EXERCISE TASK =
Quote exactly the lines from the start of the entries to the one with "return sheet", both ends included.

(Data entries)
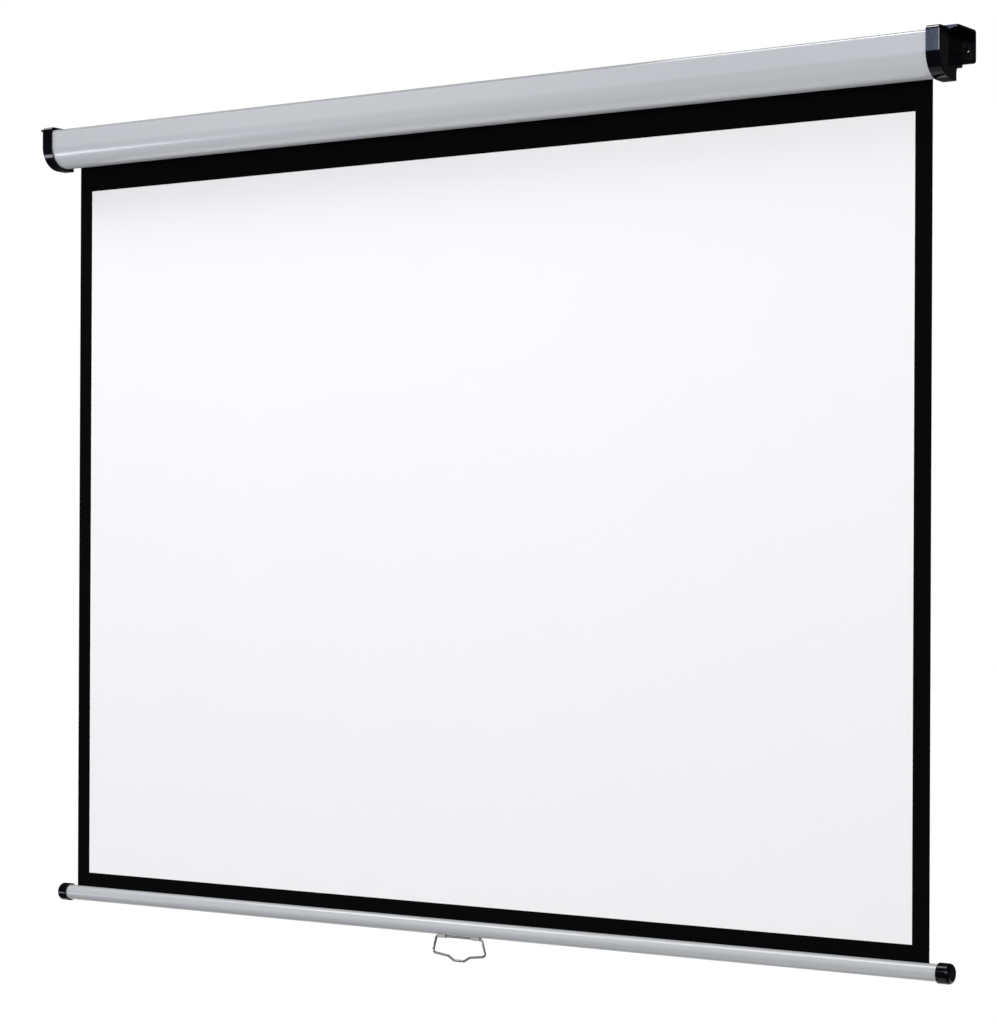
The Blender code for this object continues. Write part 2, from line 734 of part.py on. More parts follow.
def make_cloth():
    """The screen cloth, black behind and at its borders, and the matt white coat of the picture area."""
    hem_end = HEM_AXIS + HEM_ROD_RADIUS + GAP
    cloth = plate(
        "fabric_sheet", CLOTH_WIDTH, CLOTH_THICKNESS, hem_end, ROLLER_Z, -CLOTH_SETBACK
    )
    front = -CLOTH_SETBACK - CLOTH_THICKNESS / 2 - GAP - COAT_THICKNESS / 2
    coat = plate("image_coat", IMAGE_WIDTH, COAT_THICKNESS, IMAGE_BOTTOM, IMAGE_TOP, front)
    finish(cloth, BLACK_CLOTH, 0.9)
    finish(coat, MATT_WHITE, 0.85)


def plate(name, width, thickness, low, high, y):
    """A thin upright sheet between two heights."""
    bpy.ops.mesh.primitive_cube_add(size=1, location=(0, y, (low + high) / 2))
    sheet = bpy.context.active_object
    sheet.name = name
    sheet.scale = (width, thickness, high - low)
    bpy.ops.object.transform_apply(location=False, rotation=False, scale=True)
    for owner in list(sheet.users_collection):
        owner.objects.unlink(sheet)
    screen.objects.link(sheet)
    return sheet


def make_spring_motor():
    """The fixed shaft with its tang, the torsion spring round it, and the collar of its end."""
    tang_end = SOCKET_BOTTOM - GAP
    collar_end = TUBE_END - PLUG_LENGTH - GAP
    spring_start = collar_end - COLLAR_LENGTH - GAP - SPRING_WIRE_RADIUS
    spring_end = spring_start - SPRING_TURNS * SPRING_PITCH
    plug_start = spring_end - SPRING_WIRE_RADIUS - GAP
    shaft_start = plug_start - SPRING_PLUG_LENGTH
    shaft = turned(
        "spring_shaft",
        [(tang_end, 0), (tang_end, SHAFT_RADIUS), (shaft_start, SHAFT_RADIUS), (shaft_start, 0)],
        ROLLER_Y,
        ROLLER_Z,
        steps=SMALL_ROUND,
    )
    half = TANG_THICKNESS / 2
    for low, high in ((half, SHAFT_RADIUS + CUT), (-SHAFT_RADIUS - CUT, -half)):
        corners = [
            (ROLLER_Y - SHAFT_RADIUS - CUT, ROLLER_Z + low),
            (ROLLER_Y + SHAFT_RADIUS + CUT, ROLLER_Z + low),
            (ROLLER_Y + SHAFT_RADIUS + CUT, ROLLER_Z + high),
            (ROLLER_Y - SHAFT_RADIUS - CUT, ROLLER_Z + high),
        ]
        flat = extruded("flat", [corners], BOSS_END - GAP, tang_end + CUT, cutter=True)
        combine(shaft, flat, "DIFFERENCE")
    finish(shaft, STEEL, 0.35, 1.0)

    bore = SHAFT_RADIUS + GAP
    collar = turned(
        "spring_collar",
        [
            (collar_end, bore),
            (collar_end, COLLAR_RADIUS),
            (collar_end - COLLAR_LENGTH / 2, COLLAR_RADIUS),
            (collar_end - COLLAR_LENGTH / 2, COLLAR_RADIUS - SPRING_WIRE_RADIUS * 2),
            (collar_end - COLLAR_LENGTH, COLLAR_RADIUS - SPRING_WIRE_RADIUS * 2),
            (collar_end - COLLAR_LENGTH, bore),
        ],
        ROLLER_Y,
        ROLLER_Z,
        steps=SMALL_ROUND,
    )
    finish(collar, STEEL, 0.4, 1.0)

    coil = []
    per_turn = 10
    for i in range(SPRING_TURNS * per_turn + 1):
        y, z = polar(SPRING_RADIUS, 360 * i / per_turn, ROLLER_Y, ROLLER_Z)
        coil.append((spring_start - SPRING_PITCH * i / per_turn, y, z))
    spring = wire("torsion_spring", coil, SPRING_WIRE_RADIUS, resolution=1)
    finish(spring, SPRING_STEEL, 0.4, 1.0)
    half_turn = per_turn // 2
    least = min(
        math.dist(coil[i], coil[j])
        for i in range(len(coil))
        for j in range(i + half_turn, len(coil))
    )
    gap = (least - 2 * SPRING_WIRE_RADIUS) * 1000
    print(f"torsion spring: least gap between its turns {gap:.2f} mm")

    running = SHAFT_RADIUS + RUNNING_GAP
    plug = turned(
        "spring_plug",
        [
            (plug_start, running),
            (plug_start, TUBE_BORE - GAP),
            (shaft_start, TUBE_BORE - GAP),
            (shaft_start, running),
        ],
        ROLLER_Y,
        ROLLER_Z,
    )
    return [finish(plug, WHITE_PLASTIC, 0.45)]


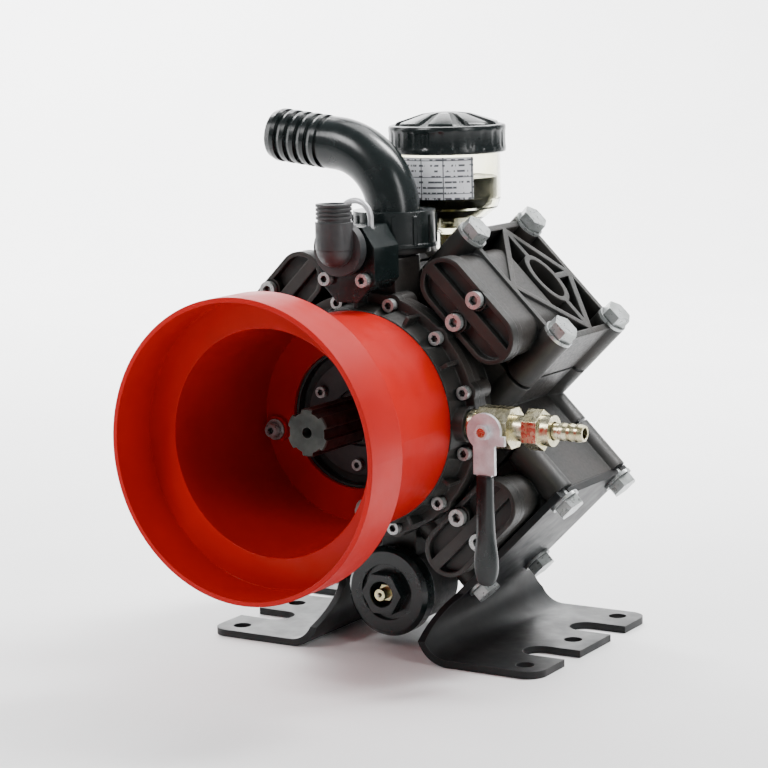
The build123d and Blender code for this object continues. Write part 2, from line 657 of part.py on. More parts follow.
def head():
    body = block(-HEAD_HALF_WIDTH, HEAD_HALF_WIDTH, -HEAD_HALF_LENGTH, HEAD_HALF_LENGTH,
                 HEAD_SEAT, HEAD_TOP)
    for x, y in bolt_places():
        body += cyl_z(BOLT_BOSS_R, HEAD_SEAT, HEAD_TOP, x, y)
    body -= slab_z(head_pockets(), HEAD_TOP - POCKET_DEPTH, HEAD_TOP + 1)
    body += slab_y(Pos(0, VALVE_Z) * SlotOverall(LID_LENGTH - 4, LID_WIDTH - 4), CHAMBER_NOSE,
                   BULGE_BACK)
    body += slab_y(Pos(0, VALVE_Z) * SlotOverall(LID_LENGTH, LID_WIDTH), CHAMBER_NOSE,
                   CHAMBER_NOSE + 6)
    oval = Pos(0, OVAL_Y) * Ellipse(OVAL_LONG, OVAL_SHORT)
    body -= slab_z(oval, HEAD_TOP - OVAL_DEPTH, HEAD_TOP + 1)
    for x, y in bolt_places():
        body -= cyl_z(M12_R + BOLT_CLEARANCE, HEAD_SEAT - 1, HEAD_TOP + 1, x, y)
    body -= cyl_z(CAVITY_R, HEAD_SEAT - 1, HEAD_SEAT + CAVITY_DEPTH)
    for x in (-VALVE_X, VALVE_X):
        body -= cyl_y(VALVE_BORE_R, CHAMBER_NOSE - 1, VALVE_BACK, x, VALVE_Z)
        body -= cyl_y(RELIEF_R, VALVE_BACK - 1, VALVE_BACK + RELIEF_L, x, VALVE_Z)
        passage_z = HEAD_SEAT + CAVITY_DEPTH + 1.5
        body -= cyl_y(PASSAGE_R, VALVE_BACK, -CAVITY_R * 0.65, x, passage_z)
    for z in (VALVE_Z - LID_SCREW_OFFSET, VALVE_Z + LID_SCREW_OFFSET):
        body -= cyl_y(M8_R + THREAD_GAP, CHAMBER_NOSE - 1, CHAMBER_NOSE + 15, 0, z)
    return body


def valve_lid():
    outline = Pos(0, VALVE_Z) * SlotOverall(LID_LENGTH, LID_WIDTH)
    lid = slab_y(outline, LID_FRONT, CHAMBER_NOSE)
    pocket = SlotOverall(LID_LENGTH - 2 * LID_RIM, LID_WIDTH - 2 * LID_RIM)
    pocket -= Rectangle(LID_LENGTH, LID_WEB)
    for z in (-LID_SCREW_OFFSET, LID_SCREW_OFFSET):
        pocket -= Pos(0, z) * Circle(LID_BOSS_R)
    lid -= slab_y(Pos(0, VALVE_Z) * pocket, LID_FRONT - 1, LID_FRONT + LID_POCKET)
    for z in (VALVE_Z - LID_SCREW_OFFSET, VALVE_Z + LID_SCREW_OFFSET):
        lid -= cyl_y(M8_R + 0.3, LID_FRONT - 1, CHAMBER_NOSE + 1, 0, z)
        lid -= cyl_y(LID_BOSS_R - 1.2, LID_FRONT - 1, LID_SEAT, 0, z)
    for x in (-VALVE_X, VALVE_X):
        lid -= cyl_y(6.0, CHAMBER_NOSE - 1.8, CHAMBER_NOSE + 1, x, VALVE_Z)
    return lid


def lid_screws():
    screw = cap_screw(M8_R, LID_T - LID_SEAT_DROP + 13, M8_HEAD_R, M8_HEAD_H)
    return [Pos(0, LID_SEAT, VALVE_Z + z) * screw for z in (-LID_SCREW_OFFSET, LID_SCREW_OFFSET)]


def inlet(shape):
    """Stand a valve cartridge, drawn along +Y from y=0, in the suction bore of a head."""
    return Pos(-VALVE_X, VALVE_FRONT, VALVE_Z) * shape


def outlet(shape):
    return Pos(VALVE_X, VALVE_BACK, VALVE_Z) * Rot(180, 0, 0) * shape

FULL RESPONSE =
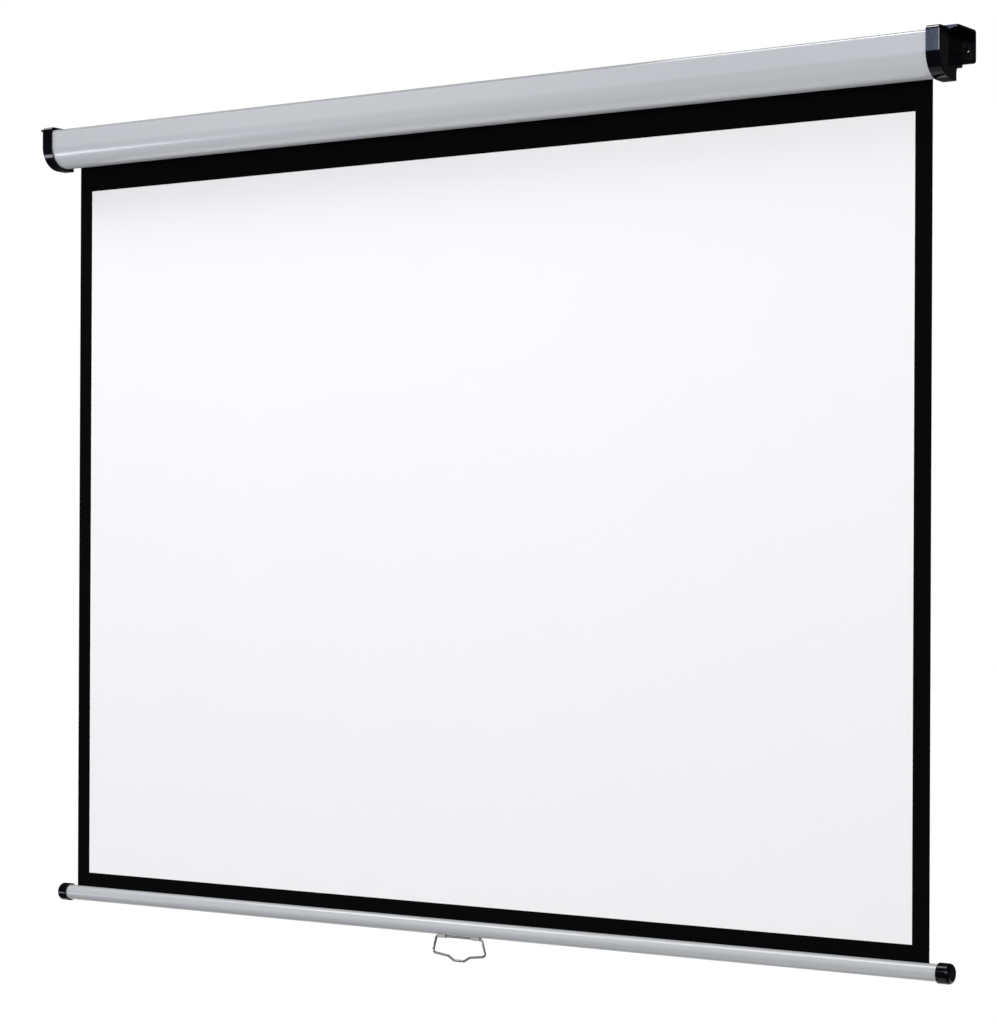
The Blender code for this object continues. Write part 2, from line 734 of part.py on. More parts follow.
def make_cloth():
    """The screen cloth, black behind and at its borders, and the matt white coat of the picture area."""
    hem_end = HEM_AXIS + HEM_ROD_RADIUS + GAP
    cloth = plate(
        "fabric_sheet", CLOTH_WIDTH, CLOTH_THICKNESS, hem_end, ROLLER_Z, -CLOTH_SETBACK
    )
    front = -CLOTH_SETBACK - CLOTH_THICKNESS / 2 - GAP - COAT_THICKNESS / 2
    coat = plate("image_coat", IMAGE_WIDTH, COAT_THICKNESS, IMAGE_BOTTOM, IMAGE_TOP, front)
    finish(cloth, BLACK_CLOTH, 0.9)
    finish(coat, MATT_WHITE, 0.85)


def plate(name, width, thickness, low, high, y):
    """A thin upright sheet between two heights."""
    bpy.ops.mesh.primitive_cube_add(size=1, location=(0, y, (low + high) / 2))
    sheet = bpy.context.active_object
    sheet.name = name
    sheet.scale = (width, thickness, high - low)
    bpy.ops.object.transform_apply(location=False, rotation=False, scale=True)
    for owner in list(sheet.users_collection):
        owner.objects.unlink(sheet)
    screen.objects.link(sheet)
    return sheet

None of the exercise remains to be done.